Fiorenza Sarzanini per www.corriere.it
Ha acquisito relazioni, interrogato testimoni, letto denunce, fatto sopralluoghi. Ha parlato con i consulenti, concesso altro tempo ai periti per capire che cosa sia davvero accaduto in Val Seriana all’inizio della pandemia da Sars-CoV-2. E soprattutto se l’Italia fosse preparata ad affrontare una simile emergenza. Se il piano pandemico di cui tanto si parla fosse adeguato ad affrontare quel che è accaduto a partire da gennaio.
Le indagini sono in corso, ma il capo della Procura di Bergamo Antonio Chiappani fa ben comprendere quale potrà essere la loro evoluzione, seguendo il filo di quanto è stato scoperto. Il reato ipotizzato è l’epidemia colposa, ma altre contestazioni potrebbero essere mosse contro i responsabili degli ospedali, delle aziende sanitarie e soprattutto della Regione se fosse accertato che non hanno seguito i protocolli stabiliti. E dunque che le loro scelte, sbagliate o inopportune, hanno contribuito alla diffusione dei contagi e alla morte di migliaia di persone.
Procuratore, l’Italia aveva un piano pandemico?
«Ne esiste uno datato 2017 che riguarda l’influenza».
le mail di ranieri guerra nel 2017 sul piano pandemico
A leggerlo sembra copiato da quello del 2006.
«Effettivamente molte parti sono identiche».
Sembra che in alcuni capitoli siano addirittura rimaste le date sbagliate. È così?
«Ci sono delle irregolarità, stiamo ancora verificando. Sicuramente il piano del 2017 non contemplava quanto accaduto con il Covid-19. Solo in seguito, dopo la comunicazione dei casi in Cina, l’Istituto superiore di sanità ha presentato un piano strategico che ha però deciso di secretare».
È il famoso «piano segreto» preparato dal ministero della Salute che disegnava diversi scenari. Si può ritenere un piano di intervento?

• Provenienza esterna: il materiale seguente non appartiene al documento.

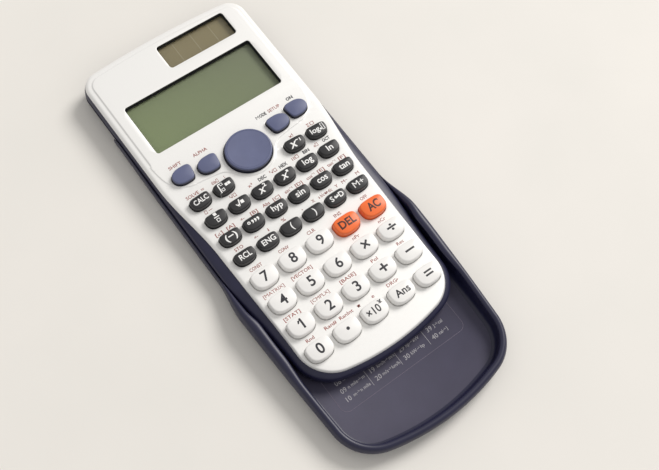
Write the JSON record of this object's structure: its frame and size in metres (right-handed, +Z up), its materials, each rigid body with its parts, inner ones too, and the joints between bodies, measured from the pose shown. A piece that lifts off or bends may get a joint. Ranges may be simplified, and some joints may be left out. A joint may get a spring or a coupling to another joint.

«In realtà rappresentava possibili scenari».
Eppure l’Oms aveva lanciato un allarme specifico sul virus proveniente dalla Cina.
«Sì, l’Organizzazione mondiale della sanità lo aveva fatto il 5 gennaio, e il 31 gennaio il governo italiano ha dichiarato lo stato di emergenza».
Lei ritiene che a quel punto il nostro Paese fosse pronto?
«Eravamo impreparati. Questo ormai mi pare un dato acquisito. Finora abbiamo rilevato purtroppo che c’è stata tanta improvvisazione».
La mancanza di un piano di intervento potrebbe diventare l’alibi di direttori sanitari, manager delle Asl e politici?
«I piani per combattere una normale influenza già prevedono la sanificazione dei reparti, l’evacuazione di alcune sale, percorsi differenziati per i malati. Noi stiamo verificando se queste misure siano state prese, dobbiamo scoprire come sia stato possibile che in questa zona ci sia stato il numero più alto di contagiati, malati, vittime».
Vi siete affidati al professor Andrea Crisanti, a che punto è il suo lavoro?
«Ci ha chiesto una proroga, l’attività da svolgere è ancora lunga, tante le verifiche da effettuare. Si deve scoprire che cosa ha inciso in maniera determinante sulla diffusione del virus. Accertare eventuali responsabilità rispetto ai reati di epidemia colposa, omicidio colposo e falso».
L’assenza di un piano pandemico rappresenta un’omissione in atti di ufficio?
«Lo stiamo verificando. Se così fosse trasmetteremo questa parte dell’inchiesta per competenza ai colleghi della Procura di Roma».
il servizio di report su ranieri guerra 6
Per indagare sul ministero della Salute?
«Stabiliremo chi doveva predisporlo e perché non è stato fatto. Se riterremo che le indagini vadano svolte a Roma saranno quei magistrati a decidere come procedere».
All’epoca il direttore generale della Prevenzione era Ranieri Guerra, ora direttore aggiunto dell’Oms, componente del Comitato tecnico-scientifico. Voi l’avete già interrogato. Tutto chiarito?
«Esiste il segreto istruttorio, su questo non ho niente da dire. Vorrei comunque precisare che il professor Ranieri Guerra, proprio perché membro dell’Oms, gode dell’immunità diplomatica».
Quindi la vostra inchiesta dovrà in ogni caso fermarsi?
«Noi arriveremo fino in fondo, ricostruiremo ogni passaggio. Dobbiamo contestualizzare i ruoli, capire che cosa è accaduto. Individuare i cluster. Le valutazioni le faremo alla fine. Lo dobbiamo alle vittime e ai loro familiari».